We can’t imagine that any person of color would want to return to those days prior to passage of the civil rights bill. And while we recognize that kids manage to have fun no matter what, it doesn’t take long for them to pick up on those unspoken (well, some were quite vocal about blacks being inferior) implications that they were considered inferior to whites, and such a cruel message will dampen anyone’s spirits.

Then there was the message that girls certainly didn’t measure up to boys in the bigger picture. The advent of TV brought into everyone’s homes commercial revelations of how successful moms were at operating in-home machinery, but they certainly weren’t capable of doing anything outside the home environment.

And if there ever was a black person on TV, he or she was in a subservient role. Ambition, intellect, education, social station be damned, women and blacks just didn’t measure up back in the “good ole days”!
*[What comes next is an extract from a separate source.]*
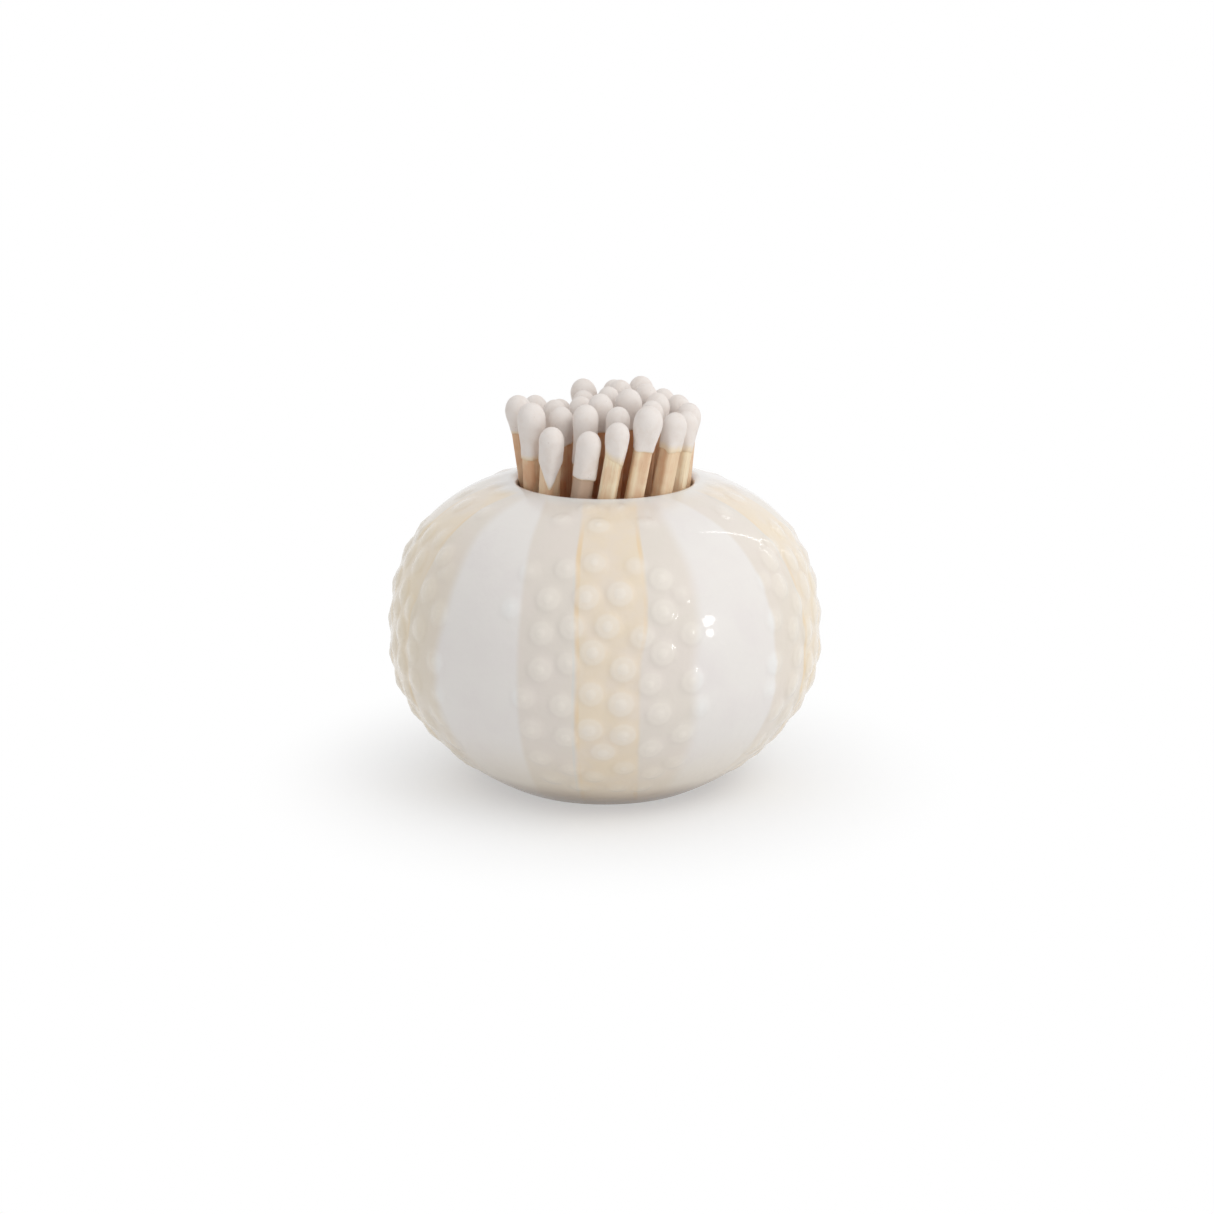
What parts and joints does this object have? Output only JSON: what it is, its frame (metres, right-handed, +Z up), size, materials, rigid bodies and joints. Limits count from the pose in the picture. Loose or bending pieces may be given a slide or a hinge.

This was also the time of endless adulation of cowboys and the never-ending “praise be” to how they beat the Indians into submission. Most kids played cowboys and Indians, and of course the cowboys had to win. That was just the rule (except when we played), and no one questioned that fact. What about the Indians? We were told that they lived happily ever after on reservations, and all was right with their world. After all, they were the ones who resisted progress, and they lost.
"Let’s not forget the LGBT folks during this time. We’ve always been around, but we couldn’t be ourselves."
Yeah, but where are they? What do they do? “Hush, child, don’t ask so many questions now, and wash your hands for dinner!”

Sound familiar? That was part of the wonderful ‘50s, too. Denying reality and the truth.

We must note here that in review of the cowboy heroes and Western shows made during the 1930s, ‘40s and ‘50s, there was approximately one to three women to between 5 and 30 men in each film. Ma Barker and Annie Oakley were generally misrepresented and apparently the only women who rode a horse or shot a rifle during the development of the West, while cowboys were just everywhere being heroes to everyone (except the Indians, of course, and we’ve already mentioned how they didn’t count!).

And were there any black cowboys in the movies? In real life, yes, as history has shown. In movies, no. Just further evidence of the disillusionment that prevailed during those glorious ‘50s.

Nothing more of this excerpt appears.